A chaque prévision était attribué un score de Brier. Ce score évalue, une fois le résultat connu, la précision et le degré de confiance de la prévision associée. Le score cumulé de chaque prévisionniste faisait alors l’objet d’un suivi. Une personne qui anticipait systématiquement le bon résultat avec 100 % de confiance se voyait attribuer un score parfait de zéro. Un score de 0,5 représentait une série de prévisions aléatoires ou des paris couverts de type 50-50. Le plus mauvais score de 2 (prévision la plus éloignée du résultat) était attribué aux personnes qui anticipaient régulièrement le mauvais résultat avec un degré de confiance de 100 %.

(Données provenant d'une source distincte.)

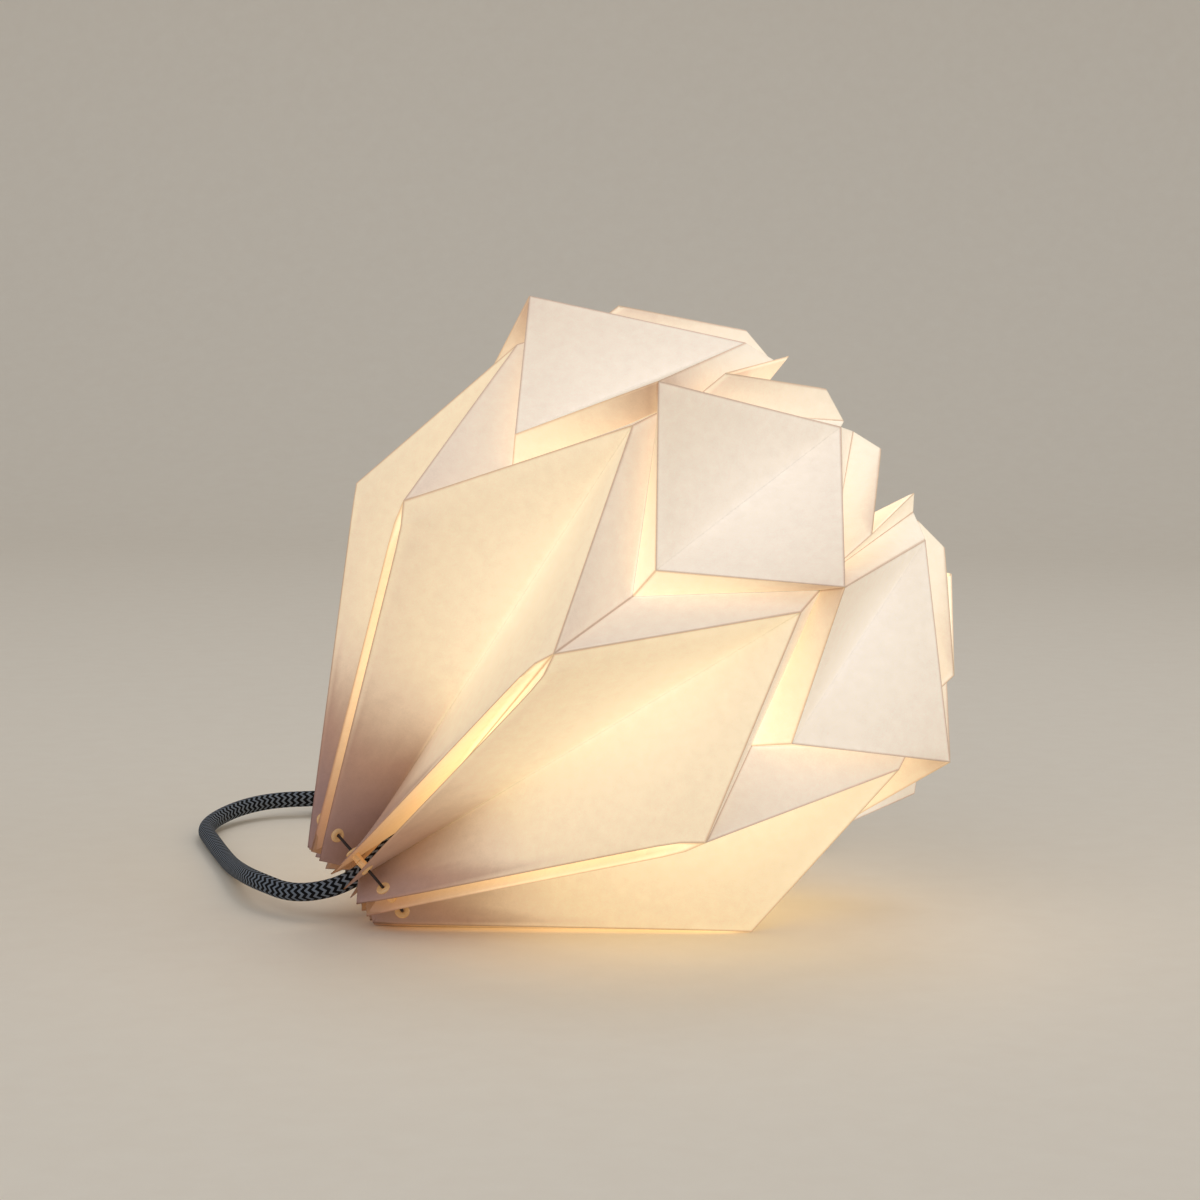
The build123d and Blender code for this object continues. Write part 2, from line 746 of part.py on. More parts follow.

Après la première année, sur l’ensemble des 2 800 volontaires, seuls 60 prévisionnistes ont été identifiés comme les plus doués. Leur score collectif de Brier atteignait 0,25 (contre une moyenne de 0,37 pour les autres membres du groupe). Ces personnes ont reçu le titre de « superforecasters » (« superprévisionnistes »). À la fin de la quatrième année, l’écart s’était considérablement creusé, les « superforecasters » surperformant le reste de l’équipe de plus de 60 %, et la propre équipe professionnelle de l’IARPA (équipe de contrôle) de plus de 40 %.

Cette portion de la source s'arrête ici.